To that end, he has put forward House Resolution 2656, calling for a ballot initiative for an amendment allowing the secession of the city of St. Louis from the state of Missouri, to be decided on in November 2016. The companion bill, House Concurrent Resolution 107, urges the US Congress to consent to the partition, and the President to sign that consent into law.

“It’s not a Republican and Democrat issue. It’s social conservatives against more urban thought,” Colona said. “I just don’t think we’re doing folks in the metro areas the courtesy they deserve. We’ve been stuck in a rut for too long.”

Colona represents District 080 in the Missouri House of Representatives. It is a southwestern section of St. Louis, encompassing the neighborhoods of Tower Grove South, Shaw, The Hill and part of Northampton. The separatist initiative is unlikely to pass, but Colona has said he regards it as a way of raising awareness about his colleagues’ frustrations.
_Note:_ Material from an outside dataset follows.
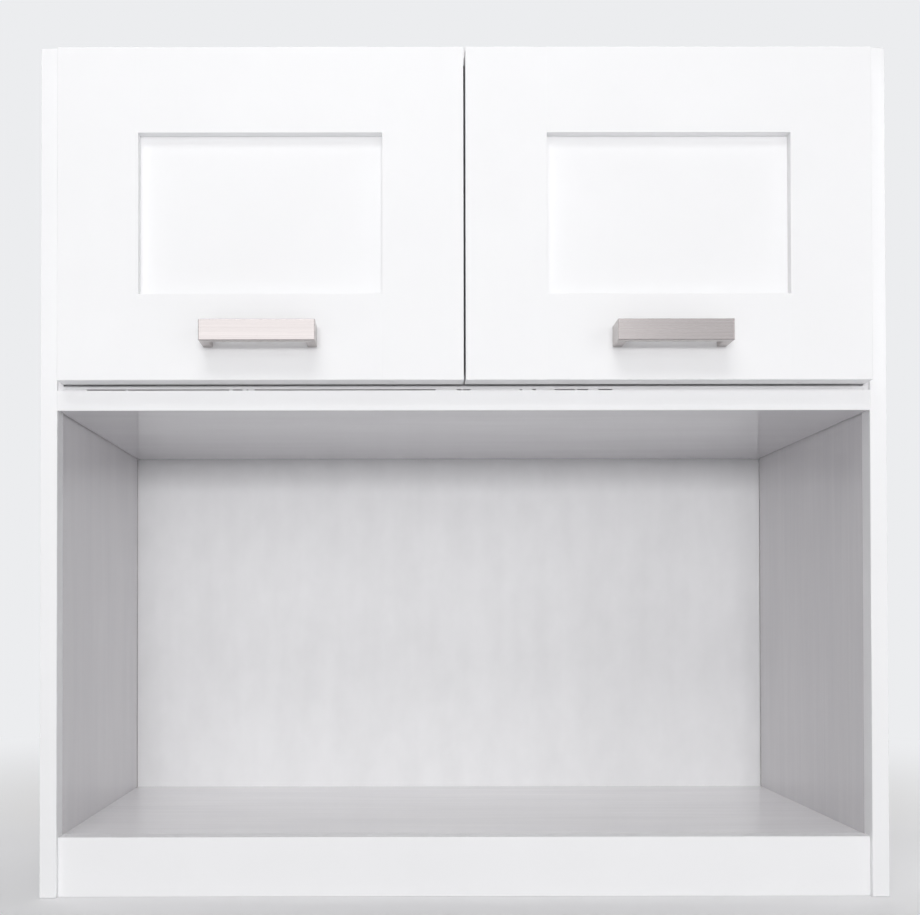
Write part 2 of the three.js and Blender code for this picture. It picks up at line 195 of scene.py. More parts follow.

If it does pass, however, it would be the first time a US state has been split since 1863, when West Virginia was admitted to the union as a new state, having seceded from Virginia and the separatist Confederacy. That was the last successful secession in the US as well.

Though secession has been seen as a Southern sentiment ever since the Civil War, two notable Northwestern states have been created through separation from others: Maine seceded from Massachusetts in 1820, while Vermont separated from New Hampshire in 1777 and existed as an independent country until it was admitted to the US as the fourteenth state in 1791.